Frequently Asked Questions

What digital marketing strategies work best for technology companies?

The most effective combination for technology companies typically includes content and thought leadership for demand generation, targeted paid search and paid social for demand capture, and email marketing and marketing automation for lead nurturing. ABM is particularly high-value for enterprise-focused technology businesses with complex sales cycles.

How should technology companies approach content marketing?

Technology content marketing should prioritise genuine expertise and buyer utility over promotional messaging. Original research, in-depth technical guides, and analysis that advances thinking in the category consistently outperform generic educational content. Content should be built around the specific questions and challenges of the defined ideal customer profile.

What is demand generation and why does it matter for tech companies?

Demand generation is the practice of building awareness and preference among buyers who are not yet in an active purchasing process. It is distinct from demand capture, which targets buyers already researching solutions. Technology companies that invest in demand generation build a more efficient acquisition model over time because they convert prospects who already know and trust their brand.

How do technology companies measure digital marketing ROI?

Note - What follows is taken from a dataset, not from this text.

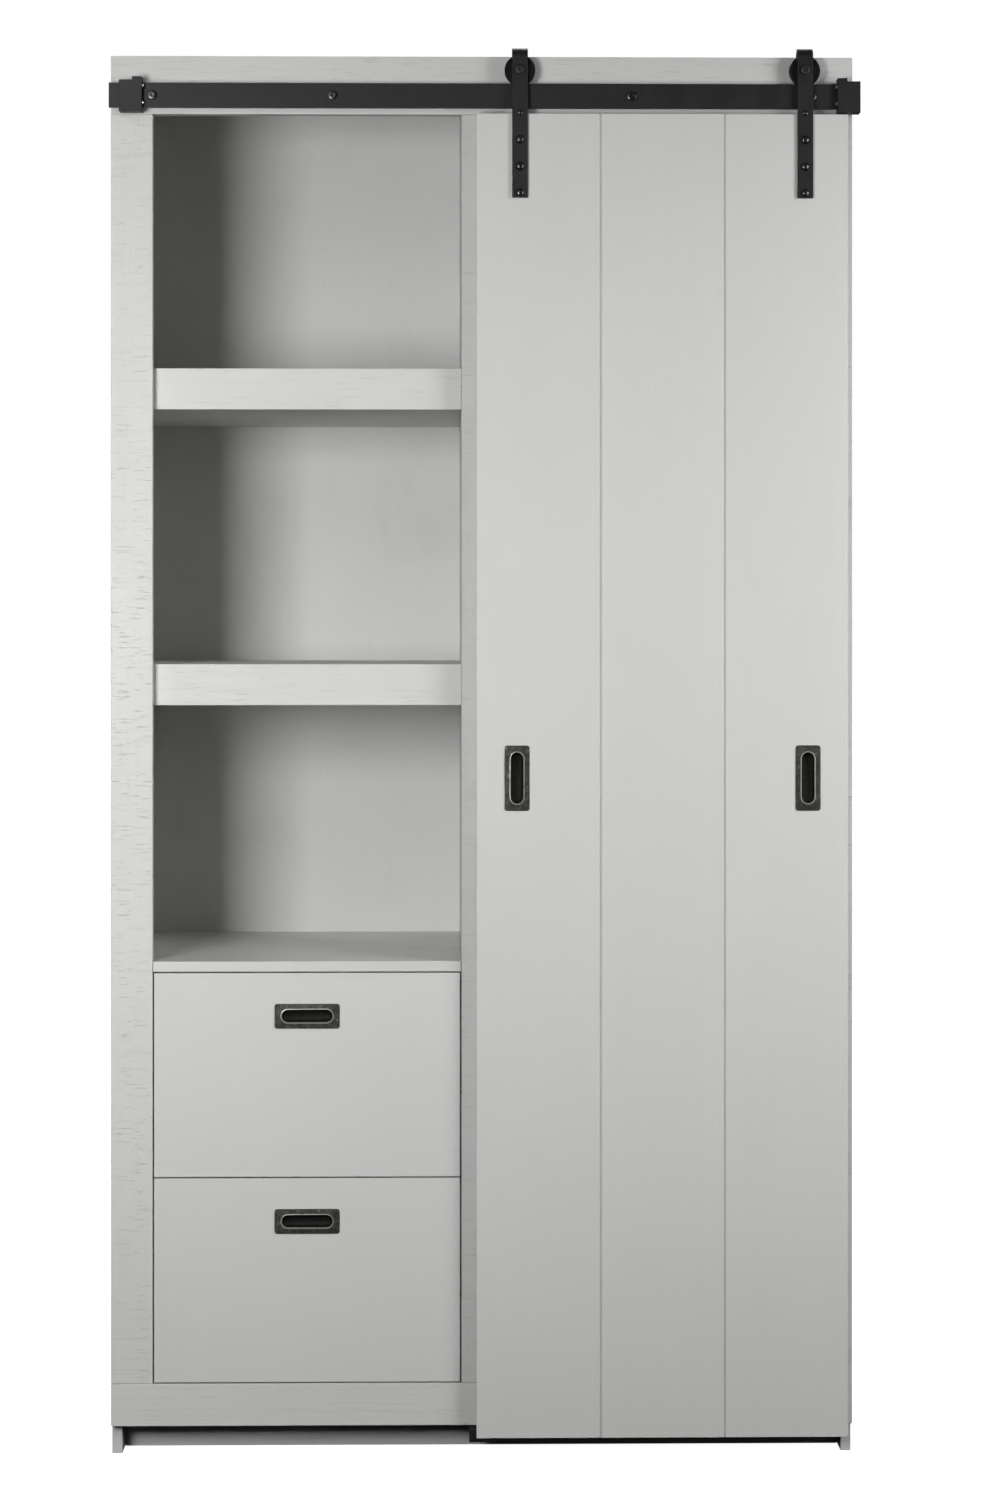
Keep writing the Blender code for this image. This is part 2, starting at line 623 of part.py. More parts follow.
def make_floor_guide():
    """A bracket under the bottom rail whose fin stands in the slot along the door's bottom."""
    low = DOOR_LOW - 2 * GUIDE_PLATE
    ledge = low + GUIDE_PLATE
    top = BOTTOM_RAIL_LOW - GAP
    fin_top = DOOR_LOW + GUIDE_SLOT_DEPTH - GUIDE_HEADROOM
    fin_front, fin_back = DOOR_MIDDLE - GUIDE_FIN_HALF, DOOR_MIDDLE + GUIDE_FIN_HALF
    block_front, block_back = GUIDE_SETBACK, FRAME_THICK - GUIDE_SETBACK
    outline = [(fin_front, low), (block_back, low), (block_back, top), (block_front, top)]
    outline += [(block_front, ledge), (fin_back, ledge), (fin_back, fin_top), (fin_front, fin_top)]
    add("floor_guide", outline_mesh(GUIDE_WIDTH, outline), (0, 0, 0), carcass, black_steel, ALONG_X)


clear_scene()
parts = new_collection("sliding_door_wardrobe")
cutters = new_collection("cutters")
cabinet = group("cabinet", (-CENTRE_X, -CENTRE_Y, 0))
carcass = group("carcass", (0, 0, 0), cabinet)
door = group("door_slide", (DOOR_LEFT, TRACK_MIDDLE, AXLE_LEVEL), cabinet)

make_carcass()
make_track(make_face_frame())
make_shelves()
make_hanging_bay()
make_drawer_bay()
make_door()
make_hangers()
make_stops()
make_floor_guide()
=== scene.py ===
"""Looks of the sliding door wardrobe: finishes, rounded edges, fine hardware, light and camera.

Everything is in metres in the row frame: +Z is up, +Y runs from the front to the back, and the
origin is on the floor under the middle of the assembly."""

import math

import bmesh
import bpy
from mathutils import Euler, Matrix, Vector


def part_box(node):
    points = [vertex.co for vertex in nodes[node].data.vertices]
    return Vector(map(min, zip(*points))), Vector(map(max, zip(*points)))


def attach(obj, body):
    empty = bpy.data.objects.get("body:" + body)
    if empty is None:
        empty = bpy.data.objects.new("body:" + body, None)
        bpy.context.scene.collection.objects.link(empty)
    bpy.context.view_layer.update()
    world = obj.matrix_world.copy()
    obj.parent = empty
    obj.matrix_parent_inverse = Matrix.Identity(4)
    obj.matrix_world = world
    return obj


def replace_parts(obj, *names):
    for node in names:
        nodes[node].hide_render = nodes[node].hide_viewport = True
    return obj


SIDES = ("left", "right")
DRAWERS = ("drawer_upper", "drawer_lower")

# Edges
PAINTED_EDGE = 0.0011
STEEL_EDGE = 0.0007
SMALL_EDGE = 0.0003
EDGE_ANGLE = math.radians(28)
STRAP_EDGE_ANGLE = math.radians(40)
PULL_EDGE_ANGLE = math.radians(50)
COPLANAR = math.radians(0.5)
WELD = 0.00001

# Hangers: heights are measured from a strap's lowest edge
STRAP_STEEL = 0.005
STRAP_BEND_STEPS = 40
TAIL_RISE = 0.182  # the end of the rear leg
STRAP_BOLT_RISES = (0.0075, 0.048, 0.089)
STRAP_SCREW_RISE = 0.130
STRAP_BOLT = (0.0067, 0.0042)  # a domed head's radius and height
STRAP_SCREW = (0.0043, 0.0022)
DOME_STEPS = 10
INTO_STRAP = 0.001

# Bolts and screws
HEAD_RADIUS = 0.0070
HEAD_THICKNESS = 0.0045
SHANK_RADIUS = 0.0040
SPACER_GAP = 0.0003
SET_SCREW_RADIUS = 0.0026
SET_SCREW_INSET = 0.0045
SET_SCREW_SHARES = (0.26, 0.74)  # of the stop's height
BACK_SCREW_RADIUS = 0.0032
BACK_SCREW_INSET = 0.012
BACK_SCREWS_UP = 7
BACK_SCREWS_ACROSS = 4

# Pulls
PULL_PLATE = 0.0018
PULL_SLOT = (0.0785, 0.0195)
PULL_CORNER = 0.004
PULL_LIP = 0.0011
PULL_WALL = 0.0030  # the cup's outside, beyond the slot
PULL_CORNER_STEPS = 6

# Clothes rail
TUBE_WALL = 0.0015
FLANGE_RIM = 0.0042

# Paint and metal colours
PAINT = (0.606, 0.609, 0.594)
PAINT_THIN = (0.520, 0.520, 0.500)
PAINT_THICK = (0.622, 0.625, 0.612)
BLACK_LOW = (0.0095, 0.0102, 0.0092)
BLACK_HIGH = (0.0130, 0.0136, 0.0125)
PEWTER_LOW = (0.028, 0.028, 0.025)
PEWTER_HIGH = (0.066, 0.065, 0.058)
PEWTER_RUBBED = (0.36, 0.35, 0.32)
ZINC_GREY = (0.62, 0.63, 0.64)
# painted shade: the runners' dark grey stands in for the unlit drawer bay
RUNNER_PAINTED_SHADE_GREY = (0.11, 0.11, 0.108)
CHROME_GREY = (0.75, 0.75, 0.76)
PAPER_LOW = (0.80, 0.80, 0.795)
PAPER_HIGH = (0.83, 0.83, 0.825)
WHITE = (1, 1, 1, 1)
SKY = (0.97, 1, 0.98, 1)

# Patterns drawn along an axis: features per metre along it and across it
FIBRE = dict(along=5, across=420, detail=4, roughness=0.62)
YEAR_RING = dict(along=1.1, across=34, detail=2, distortion=0.6)
SAW_LINE = dict(along=34, across=400, detail=3, roughness=0.6)
SAW_CHATTER = dict(along=7, across=110, detail=2, roughness=0.55)
BRUSH = dict(along=22, across=760, detail=2, roughness=0.6)
DRAWN_LINE = dict(along=8, across=900, detail=3, roughness=0.6)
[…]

Effective measurement in technology marketing requires moving beyond simple last-click attribution to multi-touch models that account for the full buyer journey. Key metrics include marketing-sourced and marketing-influenced pipeline, cost per qualified opportunity, average sales cycle length by channel, and revenue attributed to marketing activities.

Should technology companies invest in ABM?

ABM is particularly valuable for technology companies with enterprise sales cycles, high average contract values, and a well-defined set of target accounts. The investment in ABM infrastructure, including data integration, personalisation capability, and sales-marketing alignment, pays back most strongly when the target account profile is specific and the sales process is complex.